In a sign that the situation has passed from baroque to rococo (or as cultural critics might say, has “jumped the shark”), Halliburton (yes, that Halliburton) has filed a patent for “Patent Acquisition and Assertion by a (Non-Inventor) First Party Against a Second Party.” It is, as the folks at Techdirt observe,

…an attempt to patent the process of patent trolling. The application covers, quite explicitly, having a company (we’ll say Company A) that does not invent something, find a company (Company B) that did invent something, but chose to use trade secret protection[*], rather than patents. Then, the Company A files a patent covering Company B’s technology, and then use the issued patent to get money out of Company B.

* Patent filings are public; if granted, the patent gives the holder the right to seeks damages from anyone who copies it, but that copying can– and often does– occur.  So a company that cares to keep a new invention completely confidential will often simply keep it a secret.
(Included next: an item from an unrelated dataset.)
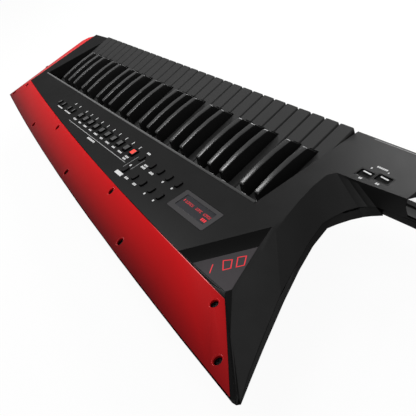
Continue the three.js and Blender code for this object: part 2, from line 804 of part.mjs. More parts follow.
function lowerShell(wall, rise, topHeight) {
  const inHorn = (point) => clamp((point.x - hornSpan[0]) / (hornSpan[1] - hornSpan[0]), 0, 1);
  const inFront = (point) => clamp(1 - point.y / frontSpan, 0, 1);
  const bellyShare = (point) => lerp(drawnInShares.belly, drawnInShares.hornBelly, inHorn(point));
  const bellyAt = (point) => lerp(bellyHeight, frontBellyHeight, inFront(point)) + rise;
  return loft([
    lowerRing(() => drawnInShares.floor, () => floorTop + rise, wall, "rim"),
    lowerRing(() => drawnInShares.bend, () => floorTop + bendHeight + rise, wall, "rim"),
    lowerRing(bellyShare, bellyAt, wall, "rim"),
    lowerRing(() => 0, (point) => point.z, wall, "rim"),
    lowerRing(() => 0, () => topHeight, wall, "seam"),
  ]);
}

// Neck of the lower half: round-bottomed section drawn from the body to the tip, deepest at the
// body, where it carries the line of the belly on.
function neckSection(x, inset, topHeight) {
  const share = clamp((x - neckSplit) / (neckTurn - neckSplit), 0, 1);
  const rear = lerp(neckRearNear, neckRearFar, share) + neckRearRim - inset;
  const front = neckFront - neckFlare + inset;
  const middle = (rear + front) / 2;
  const past = Math.max(neckTurn - x, 0) / (neckReach + tipFlare);
  const keepShare = Math.sqrt(Math.max(1 - past * past, neckTipKeepShare));
  const half = keepShare * (rear - front) / 2;
  const rootShare = clamp((x - neckSplit) / (neckPlaces[1] - neckSplit), 0, 1);
  const bottom = lerp(neckRim, neckBottom - neckRootDrop * rootShare + inset, keepShare);
  const points = [at(x, middle + half, topHeight), at(x, middle - half, topHeight)];
  for (let i = 0; i <= neckArcSteps; i++) {
    const turn = Math.PI + (i / neckArcSteps) * Math.PI;
    points.push(at(x, middle + half * Math.cos(turn), neckRim + (neckRim - bottom) * Math.sin(turn)));
  }
  return points;
}

function lowerNeck(inset, topHeight, tipPlaceCount) {
  const tipPlaces = neckTipShares.slice(0, tipPlaceCount)
    .map((share) => neckTurn - (neckReach + tipFlare) * share);
  return loft([...neckPlaces, ...tipPlaces].map((x) => neckSection(x, inset, topHeight)));
}

// Depth and height of a point that is given on the slope of the keys.
const tilted = (v, w) => [
  v * Math.cos(keyTilt) + w * Math.sin(keyTilt),
  -v * Math.sin(keyTilt) + w * Math.cos(keyTilt),
];
const chassisRests = [[16, 22], [158, 166]];
const chassisRestInset = 3;
const chassisRestEnds = [20, bayHigh - chassisRestInset];
const frontRecess = { rear: 2, bottom: -36, wallBottom: -44 };

function lowerCase() {
  const solidNeck = lowerNeck(0, lowerTop, neckTipShares.length);
  const outer = lowerShell(0, 0, lowerTop).add(solidNeck);
  const roomTop = lowerTop + overCut;
  const room = lowerShell(caseWall, caseWall, roomTop).add(lowerNeck(caseWall, roomTop, 1));
  const [ledgeY, ledgeZ] = tilted(0, chassisBottom - seatGap);
  const restTop = (y) => ledgeZ - Math.tan(keyTilt) * (y - ledgeY);
  const rests = chassisRests.map(([y0, y1]) => {
    const profile = [[y0, floorTop + rootIn], [y1, floorTop + rootIn], [y1, restTop(y1)], [y0, restTop(y0)]];
    return bar(profile, ...chassisRestEnds);
  });
  const ribs = joined(rests).intersect(lowerShell(rootIn, rootIn, lowerTop));
  const { rear, bottom, wallBottom } = frontRecess;
  const recess = block(bayLow, bayHigh, bayFront, rear, bottom, lowerTop + overCut);
  const frontWall = block(bayLow - rootIn, bayHigh + rootIn, rear, rear + caseWall, wallBottom, lowerTop);
  const front = frontWall.intersect(lowerShell(0, 0, lowerTop));
  const feet = footPlaces.map(([x, y]) => {
    return prism(circlePoints(x, y, footRadius, footSides), floorTop - footHeight, floorTop + rootIn);
  });
  return joined([cutBy(outer, [room, recess]), ribs, front, ...feet]);
}

// Chassis under the keys: plate with windows, stop rail in front, pivot rail with a round bead.
function keyChassis() {
  const plateTop = chassisBottom + chassisPlate;
  const bead = numberRange(0, beadSteps).map((i) => {
    const turn = THREE.MathUtils.degToRad(lerp(beadStart, beadEnd, i / beadSteps));
    return [pivotV + pivotRadius * Math.cos(turn), pivotW + pivotRadius * Math.sin(turn)];
  });
  const profile = [
    [chassisFront, chassisBottom], [chassisRear, chassisBottom], [chassisRear, plateTop],
    [pivotV + railFoot, plateTop], [pivotV + pivotRadius, plateTop + railHeight], ...bead,
    [pivotV - pivotRadius, plateTop + railHeight], [pivotV - railFoot, plateTop],
    [stopRail[1], plateTop], [stopRail[1] - stopRailSlope, plateTop + stopRailHeight],
    [stopRail[0] + stopRailSlope, plateTop + stopRailHeight], [stopRail[0], plateTop],
    [chassisFront, plateTop],
  ];
  const pitch = (whiteCount * keyPitch) / chassisWindowCount;
  const windows = numberRange(0, chassisWindowCount - 1).map((i) => {
    const ends = [i * pitch + chassisWindowEdge, (i + 1) * pitch - chassisWindowEdge];
    const plan = roundedPlan([...ends, ...chassisWindowPlan], chassisWindowRound);
    return prism(plan, chassisBottom - overCut, plateTop + rootIn);
  });
  return cutBy(bar(profile, keyGap, whiteCount * keyPitch - keyGap), windows);
}

const blackPlaces = [];
for (let first = 0; first + octaveWhites < whiteCount; first += octaveWhites) {
  blackSteps.forEach((step, i) => blackPlaces.push((first + step) * keyPitch + blackShifts[i]));
}
const pivotNotch = (x0, x1) => bar(circlePoints(pivotV, pivotW, pivotRadius + seatGap, pivotSides), x0, x1);

function whiteKey(index) {
  const left = index * keyPitch + keyGap / 2;
  const right = left + keyPitch - keyGap;
  const profile = [
    [keyLipLean, -keyLip], [keyLipDepth, -keyLip], [keyLipDepth + keyLipSlope, -keySkirt],
    [keyBack, -keySkirt], [keyBack, pivotW], [keyTail, pivotW], [keyTail, -keyEdge],
    [keyTail - keyEdge, 0], [keyEdge, 0], [0, -keyEdge],
  ];
  const near = blackPlaces.filter((x) => x + notchHalf > left && x - notchHalf < right);
  const notches = near.map((x) => {
    return block(x - notchHalf, x + notchHalf, notchFront, keyTail + overCut, keyDeepest, overCut);
  });
  const middle = (left + right) / 2;
  const tailLeft = Math.max(left, ...near.filter((x) => x < middle).map((x) => x + notchHalf));
  const tailRight = Math.min(right, ...near.filter((x) => x > middle).map((x) => x - notchHalf));
  const hollows = [
    block(left + keyRib, right - keyRib, keyFrontWall, notchFront - keyRib, keyDeepest, -keySkin),
    block(
      tailLeft + keyRib, tailRight - keyRib, notchFront + keyRib, keyBack - keyBackWall, keyDeepest, -keySkin,
    ),
  ];
  const pivot = pivotNotch(left - rootIn, right + rootIn);
  return cutBy(bar(profile, left, right), [...notches, ...hollows, pivot]);
}

// Black key: height of the top and half its width at each depth, from the front to the rear.
function blackKey(centre) {
  const crownFront = blackFront + blackLean;
  const crownRear = blackRear + 2 * blackShoulder;
  const archStart = crownFront + blackCrown;
  const arch = blackArchShares.map((share) => [
    lerp(archStart, blackRear, share),
    lerp(blackFrontTop, blackRearTop, share) + 4 * blackArch * share * (1 - share),
    lerp(blackTopHalf, blackRearHalf, share),
  ]);
  const stations = [
    [blackFront, blackShoulder, blackBodyHalf - blackWaist],
    [crownFront, blackFrontTop - keyEdge, blackTopHalf - blackWaist / 2],
    [archStart, blackFrontTop, blackTopHalf],
    ...arch,
    [blackRear, blackRearTop, blackRearHalf],
    [crownRear, blackRearTop - blackShoulder, blackRearHalf],
    [crownRear + blackSideWall * 2, blackTailTop, blackFootHalf],
    [keyBack, blackTailTop, blackFootHalf],
  ];
  const rings = stations.map(([v, top, topHalf]) => {
    const rightSide = [
      [blackFootHalf, -keySkirt], [blackBodyHalf, Math.min(blackWaist, top - blackShoulder / 2)],
      [topHalf, top - blackShoulder / 2], [topHalf - blackShoulder, top],
    ];
    const leftSide = rightSide.map(([u, w]) => [-u, w]).reverse();
    return [...rightSide, ...leftSide].map(([u, w]) => at(centre + u, v, w));
  });
  const tail = block(
    centre - blackFootHalf, centre + blackFootHalf, keyBack - rootIn, keyTail, pivotW, blackTailTop,
  );
  const roomHalf = blackFootHalf - blackSideWall;
  const roomPlan = [centre - roomHalf, centre + roomHalf, blackFront + blackSkin, keyBack - keyBackWall];
  const room = block(...roomPlan, keyDeepest, blackTailTop - blackSkin);
  return cutBy(loft(rings).add(tail), [room, pivotNotch(centre - notchHalf, centre + notchHalf)]);
}

// Everything goes into one group, tilted pieces turned to their slope, then stood on the feet.
const keytar = new THREE.Group();
keytar.name = "keytar";
const slopeTurn = new THREE.Matrix4().makeRotationX(-keyTilt);

function place(name, solid, colour, look, onSlope = false) {
  const geometry = toGeometry(solid);
  if (onSlope) {
    geometry.applyMatrix4(slopeTurn);
  }
  geometry.computeVertexNormals();
  const mesh = new THREE.Mesh(geometry, new THREE.MeshStandardMaterial({ color: colour, ...look }));
  mesh.name = name;
  keytar.add(mesh);
}

const matt = { metalness: 0, roughness: 0.55 };
const satin = { metalness: 0, roughness: 0.35 };
const gloss = { metalness: 0, roughness: 0.2 };
const sheetMetal = { metalness: 0.8, roughness: 0.4 };

place("upper_case", upperCase(), panelGrey, matt);
place("lower_case", lowerCase(), panelGrey, matt);
place("edge_cover", edgeCover(), coverRed, satin);
place("number_window", numberWindow(), smoke, gloss);
place("display_window", displayWindow(), smoke, gloss);
place("key_chassis", keyChassis(), zincGrey, sheetMetal, true);
place("tone_buttons", toneButtons(), buttonGrey, matt);
place("menu_buttons", menuButtons(), keyBlack, matt);
place("octave_up_switch", octaveRocker(rockerPlaces[0]), keyBlack, matt);
place("octave_down_switch", octaveRocker(rockerPlaces[1]), keyBlack, matt);
place("modulation_bar", modulationBar(), keyBlack, gloss);

const twoDigits = (number) => String(number).padStart(2, "0");
for (let i = 0; i < whiteCount; i++) {
  place(`white_key_${twoDigits(i + 1)}`, whiteKey(i), keyGrey, satin, true);
}
blackPlaces.forEach((x, i) => {
  place(`black_key_${twoDigits(i + 1)}`, blackKey(x), keyBlack, gloss, true);
});

const box = new THREE.Box3().setFromObject(keytar);
const middleX = (box.min.x + box.max.x) / 2;
const middleY = (box.min.y + box.max.y) / 2;
for (const mesh of keytar.children) {
  mesh.geometry.translate(-middleX, -middleY, -box.min.z);
}

export default keytar;
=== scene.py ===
import bpy, bmesh, math
from mathutils import Vector, Matrix


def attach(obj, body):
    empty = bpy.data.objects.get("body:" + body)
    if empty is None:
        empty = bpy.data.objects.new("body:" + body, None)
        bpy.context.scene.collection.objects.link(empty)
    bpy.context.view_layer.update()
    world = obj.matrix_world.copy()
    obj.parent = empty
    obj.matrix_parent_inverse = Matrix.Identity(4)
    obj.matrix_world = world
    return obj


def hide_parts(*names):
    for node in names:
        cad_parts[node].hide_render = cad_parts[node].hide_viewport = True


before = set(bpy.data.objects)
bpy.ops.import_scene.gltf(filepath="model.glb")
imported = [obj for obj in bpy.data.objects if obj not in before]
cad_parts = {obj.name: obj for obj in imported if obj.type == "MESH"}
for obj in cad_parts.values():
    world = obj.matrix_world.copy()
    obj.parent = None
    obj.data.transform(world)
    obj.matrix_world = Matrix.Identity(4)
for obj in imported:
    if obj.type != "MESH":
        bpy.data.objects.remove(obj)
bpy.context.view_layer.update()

# places are given in the case's own millimetres: x along the keys, y toward the red cover, z up,
# counted from the outer front top corner of the lowest key
caseOrigin = (-143.25, -135.25, 87.0)
panelZ = -4.17
keyTilt = math.radians(12)
keyCount = {"white": 29, "black": 20}
whiteNames = ["white_key_%02d" % (i + 1) for i in range(keyCount["white"])]
blackNames = ["black_key_%02d" % (i + 1) for i in range(keyCount["black"])]


def spot(x, y, z):
    return Vector(((x + caseOrigin[0]) / 1000, (y + caseOrigin[1]) / 1000, (z + caseOrigin[2]) / 1000))


def srgb(hexText):
    parts = [int(hexText[i:i + 2], 16) / 255 for i in (0, 2, 4)]
    return tuple(((c + 0.055) / 1.055) ** 2.4 if c > 0.04045 else c / 12.92 for c in parts) + (1.0,)


# small helpers for the materials; the values of every noise are its scale, detail and roughness
def link(tree, a, b):
    tree.links.new(a, b)


def newFinish(name, base, rough, metal=0.0, specular=0.5):
    mat = bpy.data.materials.new(name)
    mat.use_nodes = True
    tree = mat.node_tree
    shader = tree.nodes["Principled BSDF"]
    shader.inputs["Base Color"].default_value = base
    shader.inputs["Roughness"].default_value = rough
    shader.inputs["Metallic"].default_value = metal
    shader.inputs["Specular IOR Level"].default_value = specular
    return mat, tree, shader


def objectCoords(tree, scale=(1, 1, 1)):
    coords = tree.nodes.new("ShaderNodeTexCoord")
    mapping = tree.nodes.new("ShaderNodeMapping")
    mapping.inputs["Scale"].default_value = scale
    link(tree, coords.outputs["Object"], mapping.inputs["Vector"])
    return mapping.outputs["Vector"]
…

It’s scurrilous– and ridiculous…  and happily, though an astounding number of ridiculous patents have been granted in the last several years, virtually certainly doomed.  In a recent case (“In re: Bilski” pdf download), the Court of Appeals for the Federal Circuit (“the patent court”) severely– and in your correspondent’s view, appropriately– limited software and business patents.

Still, Halliburton’s hubris is a reminder that, if the U.S. is to retain its momentum as an engine of innovation, it must reform its IP law/practices and make copyrights and patents the public good they were meant by the Framers to be.